Where we are
MyChatBot processes 50M+ messages per month across WhatsApp, Telegram, Instagram, voice and email. We've grown from 1M/month two years ago. Here's what changed in our heads as we scaled.
1. Tail latency is the only latency that matters
We spent the first year optimizing median latency. Median is fine. Customers feel P95 and P99, that's where the bad experiences live. Now every dashboard we look at shows P99 first.
2. Idempotency or you'll cry
Every message must be idempotent. Networks fail. Webhooks retry. If your handler is not idempotent, you'll send duplicate messages to real customers. We learned this the embarrassing way.

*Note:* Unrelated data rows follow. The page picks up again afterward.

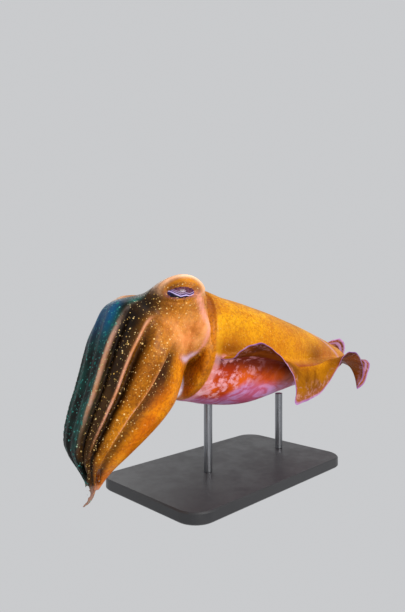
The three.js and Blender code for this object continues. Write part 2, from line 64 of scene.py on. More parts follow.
# Mantle: share of the length, height above the axis, depth below it, half width
MANTLE_STATIONS = [
    [0.0, 49.5, 49, 42],
    [0.08, 48, 53.5, 46],
    [0.22, 45, 54.5, 51],
    [0.38, 38.5, 44, 52],
    [0.56, 30, 34.5, 47.5],
    [0.72, 21.5, 27, 38],
    [0.86, 14, 18, 26],
    [0.95, 9, 10, 15],
    [0.985, 5, 5.5, 8],
    [1.0, 1.2, 1.2, 1.8],
]
MANTLE_SQUARENESS = 2.25
MARGIN_TOP, MARGIN_SIDE, MARGIN_BELLY, MARGIN_FADE = 14.0, -2.0, -13.0, 0.2
LIP = 3.4
RECESS_DEPTH = 14.0

# Head and arms: points down the forehead and down the throat, and the half width between them
FOREHEAD = [[4, 42], [-20, 48.5], [-47, 45], [-65, 42], [-80.5, 37.5], [-91, 17], [-98, -6], [-104, -27],
            [-111, -46], [-117, -65], [-117, -79], [-111, -91], [-105, -101], [-101, -109]]
THROAT = [[-2, -26], [-4, -13], [-16, -19], [-20.5, -26], [-21.5, -30.5], [-23, -34], [-26, -40], [-31, -47],
          [-41, -56], [-53, -66], [-67, -78], [-79, -89], [-87, -98], [-93, -107]]
CROWN_HALF = [36, 41, 37.5, 39.5, 40.5, 43, 43, 43, 41, 35, 26, 16, 9, 4]
HEAD_START = 0.8
HEAD_BACK_SHARE = 0.9
NECK_SHARE = 0.88

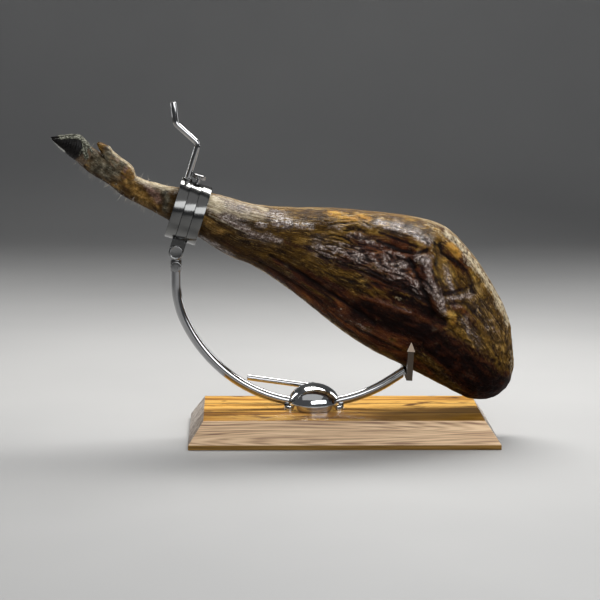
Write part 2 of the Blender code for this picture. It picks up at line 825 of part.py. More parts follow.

3. Backpressure beats rate limits
Rate limits feel safe but they push the problem upstream, usually to your customers, who then complain. Backpressure (slowing down gracefully when downstream is slow) keeps the system stable without surprising anyone.
4. Logs are not metrics
Don't try to derive metrics from logs at scale. Build first-class metrics. Logs are for debugging individual cases; metrics are for understanding the system.
5. Pager hygiene is engineering culture
If your team is paged at night for things that aren't actionable, you'll burn them out. Every pageable alert must have a runbook and a clear action. If neither exists, the alert shouldn't page.